My Dad on the otherhand, was as bad in ways as yours. He destoryed my two younger siblings, and faught a lifetime battle with mental illness that now long after his death, is still touching lives. I won't bore you with all the horrible details here, but I share your pain in many ways.

Strange as it will sound, I have my gender issues to thank for my survival. Having to fight my own nature so much, having him berate, belittle, demean, and abuse me for so long was something I wouldn't wish on anyone. From five years old on, he never let me forget what a freak, loser and waste of life I was. Miracle of miracles, I survived.

As Valeria Spencer said in "Beautiful Daughters" the abuse didn't make me female, but it fortified my charcter. Or the very old saying:

"That which does not kill us, only makes us stronger!"

You are a strong women Karyn, and the worlds needs more of us. Thank you for sharing you somber day with us, and for having an uncommon strength.

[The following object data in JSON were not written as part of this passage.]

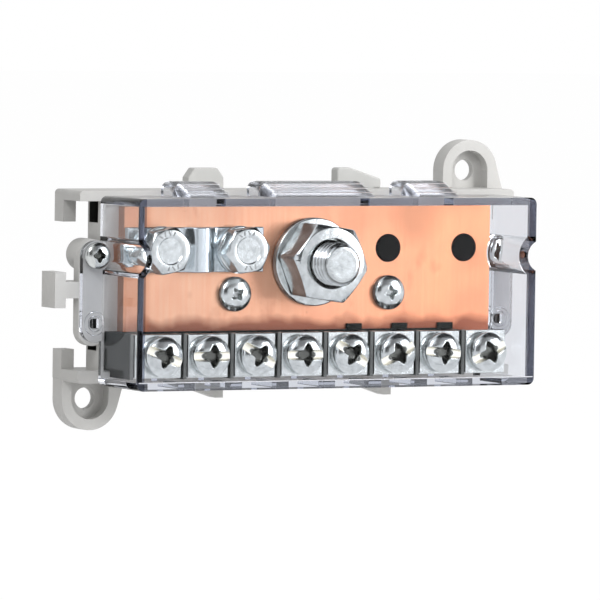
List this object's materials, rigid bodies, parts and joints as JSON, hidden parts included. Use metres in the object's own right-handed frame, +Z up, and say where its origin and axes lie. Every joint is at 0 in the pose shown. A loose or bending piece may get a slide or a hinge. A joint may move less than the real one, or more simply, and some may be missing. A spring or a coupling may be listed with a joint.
{
  "type": "power distribution block",
  "caption": "Distribution block: copper busbar with a main stud, linked bolt positions and wire clamps in a grey base under a clear cover.",
  "frame": {"origin": "centre of the rear mounting face, midway between the two screw ears", "axes": "+X to the right along the length, the cover faces -Y, +Z up"},
  "size_m": [0.1207, 0.0335, 0.0666],
  "materials": {
    "base_plastic": "light grey moulded polyamide, fine satin",
    "latch_plastic": "light grey moulded polyamide",
    "black_plastic": "black moulded polyamide",
    "clear_plastic": "clear moulded polycarbonate",
    "copper": "bare copper plate, brushed",
    "zinc_steel": "bright zinc plated steel",
    "tinned_strip": "bright tinned copper strip"
  },
  "bodies": {
    "housing": {"base": "base_plastic", "barrier_comb": "black_plastic", "cover": "clear_plastic", "busbar": "copper", "stud": "zinc_steel", "stud_washer": "zinc_steel", "stud_nut": "zinc_steel", "link_strap": "tinned_strip", "left_link_washer": "zinc_steel", "right_link_washer": "zinc_steel", "left_link_bolt": "zinc_steel", "right_link_bolt": "zinc_steel", "inner_hole_plug": "black_plastic", "outer_hole_plug": "black_plastic", "left_busbar_screw": "zinc_steel", "right_busbar_screw": "zinc_steel", "left_cover_screw": "zinc_steel", "right_cover_screw": "zinc_steel"},
    "clamp_1": {"clamp_plate_1": "zinc_steel"},
    "screw_1": {"clamp_screw_1": "zinc_steel"},
    "clamp_2": {"clamp_plate_2": "zinc_steel"},
    "screw_2": {"clamp_screw_2": "zinc_steel"},
    "clamp_3": {"clamp_plate_3": "zinc_steel"},
    "screw_3": {"clamp_screw_3": "zinc_steel"},
    "clamp_4": {"clamp_plate_4": "zinc_steel"},
    "screw_4": {"clamp_screw_4": "zinc_steel"},
    "clamp_5": {"clamp_plate_5": "zinc_steel"},
    "screw_5": {"clamp_screw_5": "zinc_steel"},
    "clamp_6": {"clamp_plate_6": "zinc_steel"},
    "screw_6": {"clamp_screw_6": "zinc_steel"},
    "clamp_7": {"clamp_plate_7": "zinc_steel"},
    "screw_7": {"clamp_screw_7": "zinc_steel"},
    "clamp_8": {"clamp_plate_8": "zinc_steel"},
    "screw_8": {"clamp_screw_8": "zinc_steel"},
    "left_latch": {"left_rail_latch": "latch_plastic"},
    "right_latch": {"right_rail_latch": "latch_plastic"}
  },
  "joints": [
    {"name": "clamp_1_travel", "type": "slide", "parent": "housing", "child": "clamp_1", "axis": [0, 1, 0], "range_m": [0, 0.0064]},
    {"name": "screw_1_turn", "type": "hinge", "parent": "clamp_1", "child": "screw_1", "pos_m": [-0.042, -0.0294, -0.0151], "axis": [0, 1, 0], "range_deg": [0, 2880]},
    {"name": "clamp_2_travel", "type": "slide", "parent": "housing", "child": "clamp_2", "axis": [0, 1, 0], "range_m": [0, 0.0064]},
    {"name": "screw_2_turn", "type": "hinge", "parent": "clamp_2", "child": "screw_2", "pos_m": [-0.03, -0.0294, -0.0151], "axis": [0, 1, 0], "range_deg": [0, 2880]},
    {"name": "clamp_3_travel", "type": "slide", "parent": "housing", "child": "clamp_3", "axis": [0, 1, 0], "range_m": [0, 0.0064]},
    {"name": "screw_3_turn", "type": "hinge", "parent": "clamp_3", "child": "screw_3", "pos_m": [-0.018, -0.0294, -0.0151], "axis": [0, 1, 0], "range_deg": [0, 2880]},
    {"name": "clamp_4_travel", "type": "slide", "parent": "housing", "child": "clamp_4", "axis": [0, 1, 0], "range_m": [0, 0.0064]},
    {"name": "screw_4_turn", "type": "hinge", "parent": "clamp_4", "child": "screw_4", "pos_m": [-0.006, -0.0294, -0.0151], "axis": [0, 1, 0], "range_deg": [0, 2880]},
    {"name": "clamp_5_travel", "type": "slide", "parent": "housing", "child": "clamp_5", "axis": [0, 1, 0], "range_m": [0, 0.0064]},
    {"name": "screw_5_turn", "type": "hinge", "parent": "clamp_5", "child": "screw_5", "pos_m": [0.006, -0.0294, -0.0151], "axis": [0, 1, 0], "range_deg": [0, 2880]},
    {"name": "clamp_6_travel", "type": "slide", "parent": "housing", "child": "clamp_6", "axis": [0, 1, 0], "range_m": [0, 0.0064]},
    {"name": "screw_6_turn", "type": "hinge", "parent": "clamp_6", "child": "screw_6", "pos_m": [0.018, -0.0294, -0.0151], "axis": [0, 1, 0], "range_deg": [0, 2880]},
    {"name": "clamp_7_travel", "type": "slide", "parent": "housing", "child": "clamp_7", "axis": [0, 1, 0], "range_m": [0, 0.0064]},
    {"name": "screw_7_turn", "type": "hinge", "parent": "clamp_7", "child": "screw_7", "pos_m": [0.03, -0.0294, -0.0151], "axis": [0, 1, 0], "range_deg": [0, 2880]},
    {"name": "clamp_8_travel", "type": "slide", "parent": "housing", "child": "clamp_8", "axis": [0, 1, 0], "range_m": [0, 0.0064]},
    {"name": "screw_8_turn", "type": "hinge", "parent": "clamp_8", "child": "screw_8", "pos_m": [0.042, -0.0294, -0.0151], "axis": [0, 1, 0], "range_deg": [0, 2880]},
    {"name": "left_latch_lift", "type": "slide", "parent": "housing", "child": "left_latch", "axis": [0, 0, 1], "range_m": [0, 0.003]},
    {"name": "right_latch_lift", "type": "slide", "parent": "housing", "child": "right_latch", "axis": [0, 0, 1], "range_m": [0, 0.003]}
  ],
  "couplings": [
    {"joint": "screw_1_turn", "follows": "clamp_1_travel", "rad_per_m": 7854},
    {"joint": "screw_2_turn", "follows": "clamp_2_travel", "rad_per_m": 7854},
    {"joint": "screw_3_turn", "follows": "clamp_3_travel", "rad_per_m": 7854},
    {"joint": "screw_4_turn", "follows": "clamp_4_travel", "rad_per_m": 7854},
    {"joint": "screw_5_turn", "follows": "clamp_5_travel", "rad_per_m": 7854},
    {"joint": "screw_6_turn", "follows": "clamp_6_travel", "rad_per_m": 7854},
    {"joint": "screw_7_turn", "follows": "clamp_7_travel", "rad_per_m": 7854},
    {"joint": "screw_8_turn", "follows": "clamp_8_travel", "rad_per_m": 7854}
  ]
}
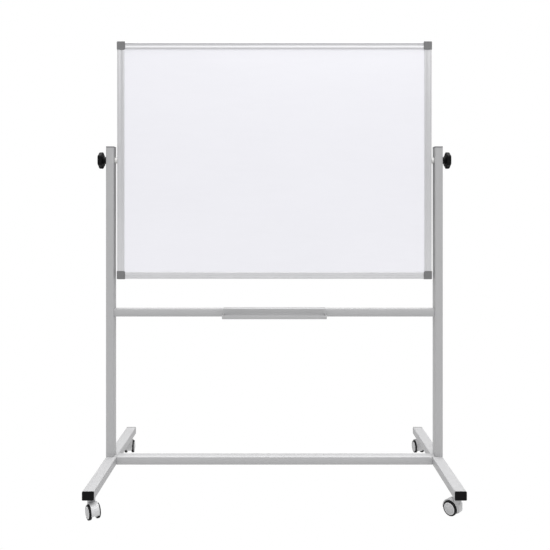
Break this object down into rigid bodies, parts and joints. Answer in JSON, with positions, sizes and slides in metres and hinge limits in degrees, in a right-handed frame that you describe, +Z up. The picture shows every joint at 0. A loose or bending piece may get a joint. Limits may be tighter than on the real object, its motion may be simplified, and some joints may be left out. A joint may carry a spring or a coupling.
{
  "type": "rolling whiteboard",
  "caption": "Double-sided whiteboard in an aluminium frame that turns over between two posts on a caster stand, with clamp knobs and a pen tray.",
  "frame": {"origin": "on the floor under the middle of the board, at the bottom centre of the whole object", "axes": "+X to the right along the board, +Y to the rear, -Y the front with the pen tray, +Z up"},
  "size_m": [1.35, 0.6608, 1.6842],
  "materials": {
    "enamelled_sheet": "gloss",
    "honeycomb_core": "matte",
    "anodised_aluminium": "satin",
    "corner_plastic": "matte",
    "silver_paint": "satin",
    "grey_plastic": "satin",
    "black_plastic": "satin",
    "natural_nylon": "satin",
    "zinc_steel": "satin",
    "caster_plastic": "satin",
    "wheel_rubber": "matte"
  },
  "bodies": {
    "stand": {"left_post": "silver_paint", "left_post_top_cap": "grey_plastic", "left_pivot_bush": "natural_nylon", "left_foot": "silver_paint", "left_post_bolt": "zinc_steel", "upper_crossbar_left_bolt": "zinc_steel", "lower_crossbar_left_bolt": "zinc_steel", "tray_screw_left": "zinc_steel", "right_post": "silver_paint", "right_post_top_cap": "grey_plastic", "right_pivot_bush": "natural_nylon", "right_foot": "silver_paint", "right_post_bolt": "zinc_steel", "upper_crossbar_right_bolt": "zinc_steel", "lower_crossbar_right_bolt": "zinc_steel", "tray_screw_right": "zinc_steel", "upper_crossbar": "silver_paint", "lower_crossbar": "silver_paint", "pen_tray": "silver_paint", "front_left_foot_cap": "black_plastic", "front_left_caster_stem": "zinc_steel", "front_right_foot_cap": "black_plastic", "front_right_caster_stem": "zinc_steel", "rear_left_foot_cap": "black_plastic", "rear_left_caster_stem": "zinc_steel", "rear_right_foot_cap": "black_plastic", "rear_right_caster_stem": "zinc_steel"},
    "board": {"top_frame_rail": "anodised_aluminium", "bottom_frame_rail": "anodised_aluminium", "left_frame_stile": "anodised_aluminium", "right_frame_stile": "anodised_aluminium", "top_left_corner_cap": "corner_plastic", "top_right_corner_cap": "corner_plastic", "bottom_left_corner_cap": "corner_plastic", "bottom_right_corner_cap": "corner_plastic", "board_core": "honeycomb_core", "front_writing_panel": "enamelled_sheet", "rear_writing_panel": "enamelled_sheet", "left_pivot_block": "zinc_steel", "left_pivot_stud": "zinc_steel", "right_pivot_block": "zinc_steel", "right_pivot_stud": "zinc_steel"},
    "left_knob": {"left_clamp_knob": "black_plastic"},
    "right_knob": {"right_clamp_knob": "black_plastic"},
    "front_left_caster": {"front_left_caster_housing": "caster_plastic", "front_left_caster_axle": "zinc_steel"},
    "front_left_wheel_1": {"front_left_caster_wheel_1": "wheel_rubber"},
    "front_left_wheel_2": {"front_left_caster_wheel_2": "wheel_rubber"},
    "front_right_caster": {"front_right_caster_housing": "caster_plastic", "front_right_caster_axle": "zinc_steel"},
    "front_right_wheel_1": {"front_right_caster_wheel_1": "wheel_rubber"},
    "front_right_wheel_2": {"front_right_caster_wheel_2": "wheel_rubber"},
    "rear_left_caster": {"rear_left_caster_housing": "caster_plastic", "rear_left_caster_axle": "zinc_steel"},
    "rear_left_wheel_1": {"rear_left_caster_wheel_1": "wheel_rubber"},
    "rear_left_wheel_2": {"rear_left_caster_wheel_2": "wheel_rubber"},
    "rear_right_caster": {"rear_right_caster_housing": "caster_plastic", "rear_right_caster_axle": "zinc_steel"},
    "rear_right_wheel_1": {"rear_right_caster_wheel_1": "wheel_rubber"},
    "rear_right_wheel_2": {"rear_right_caster_wheel_2": "wheel_rubber"}
  },
  "joints": [
    {"name": "board_flip", "type": "hinge", "parent": "stand", "child": "board", "pos_m": [0, 0, 1.2305], "axis": [1, 0, 0], "continuous": true},
    {"name": "left_knob_turn", "type": "hinge", "parent": "board", "child": "left_knob", "pos_m": [-0.6425, 0, 1.2305], "axis": [-1, 0, 0], "continuous": true},
    {"name": "right_knob_turn", "type": "hinge", "parent": "board", "child": "right_knob", "pos_m": [0.6425, 0, 1.2305], "axis": [1, 0, 0], "continuous": true},
    {"name": "front_left_swivel", "type": "hinge", "parent": "stand", "child": "front_left_caster", "pos_m": [-0.621, -0.28, 0.06], "axis": [0, 0, 1], "continuous": true},
    {"name": "front_left_wheel_1_spin", "type": "hinge", "parent": "front_left_caster", "child": "front_left_wheel_1", "pos_m": [-0.59795, -0.28888, 0.025], "axis": [0.8387, 0.5446, 0], "continuous": true},
    {"name": "front_left_wheel_2_spin", "type": "hinge", "parent": "front_left_caster", "child": "front_left_wheel_2", "pos_m": [-0.62227, -0.30467, 0.025], "axis": [0.8387, 0.5446, 0], "continuous": true},
    {"name": "front_right_swivel", "type": "hinge", "parent": "stand", "child": "front_right_caster", "pos_m": [0.621, -0.28, 0.06], "axis": [0, 0, 1], "continuous": true},
    {"name": "front_right_wheel_1_spin", "type": "hinge", "parent": "front_right_caster", "child": "front_right_wheel_1", "pos_m": [0.59694, -0.27442, 0.025], "axis": [-0.7547, -0.6561, 0], "continuous": true},
    {"name": "front_right_wheel_2_spin", "type": "hinge", "parent": "front_right_caster", "child": "front_right_wheel_2", "pos_m": [0.61882, -0.25539, 0.025], "axis": [-0.7547, -0.6561, 0], "continuous": true},
    {"name": "rear_left_swivel", "type": "hinge", "parent": "stand", "child": "rear_left_caster", "pos_m": [-0.621, 0.28, 0.06], "axis": [0, 0, 1], "continuous": true},
    {"name": "rear_left_wheel_1_spin", "type": "hinge", "parent": "rear_left_caster", "child": "rear_left_wheel_1", "pos_m": [-0.63719, 0.29866, 0.025], "axis": [-0.9962, -0.0872, 0], "continuous": true},
    {"name": "rear_left_wheel_2_spin", "type": "hinge", "parent": "rear_left_caster", "child": "rear_left_wheel_2", "pos_m": [-0.6083, 0.30119, 0.025], "axis": [-0.9962, -0.0872, 0], "continuous": true},
    {"name": "rear_right_swivel", "type": "hinge", "parent": "stand", "child": "rear_right_caster", "pos_m": [0.621, 0.28, 0.06], "axis": [0, 0, 1], "continuous": true},
    {"name": "rear_right_wheel_1_spin", "type": "hinge", "parent": "rear_right_caster", "child": "rear_right_wheel_1", "pos_m": [0.60417, 0.29808, 0.025], "axis": [-0.9925, -0.1219, 0], "continuous": true},
    {"name": "rear_right_wheel_2_spin", "type": "hinge", "parent": "rear_right_caster", "child": "rear_right_wheel_2", "pos_m": [0.63296, 0.30162, 0.025], "axis": [-0.9925, -0.1219, 0], "continuous": true}
  ]
}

I've had plenty of people talk to me about how strong I am because I survived my gender issues and am living a life I only dreamed of for most of my life. I never really understood it until I started to put the rest of my life in some perspective. Then it hit me.

Of everything I've had to deal with in my life, transition was NOT the hardest. But that was only because I've been through so much other darkness that it made transition seem easy by comparison. That too is a hard thing to admit.

Anyway, I wanted to say thanks! Thanks, and that it was an interesting trip down memory lane for me too, but I haven't put that up on my blog yet. I'll get it there...

Getting back to my Mom briefly, it can't help but be thankful for the ability to feel it all, the good, bad, light, dark, beautiful and ugly. And to appreciate the difference between them.

I'm sorry that you too had to go through so much to get here, but I'm glad you have a better perspective on it than most people could, or would.

Like I say, the world needs more strong women Karyn, tag, you're one of them!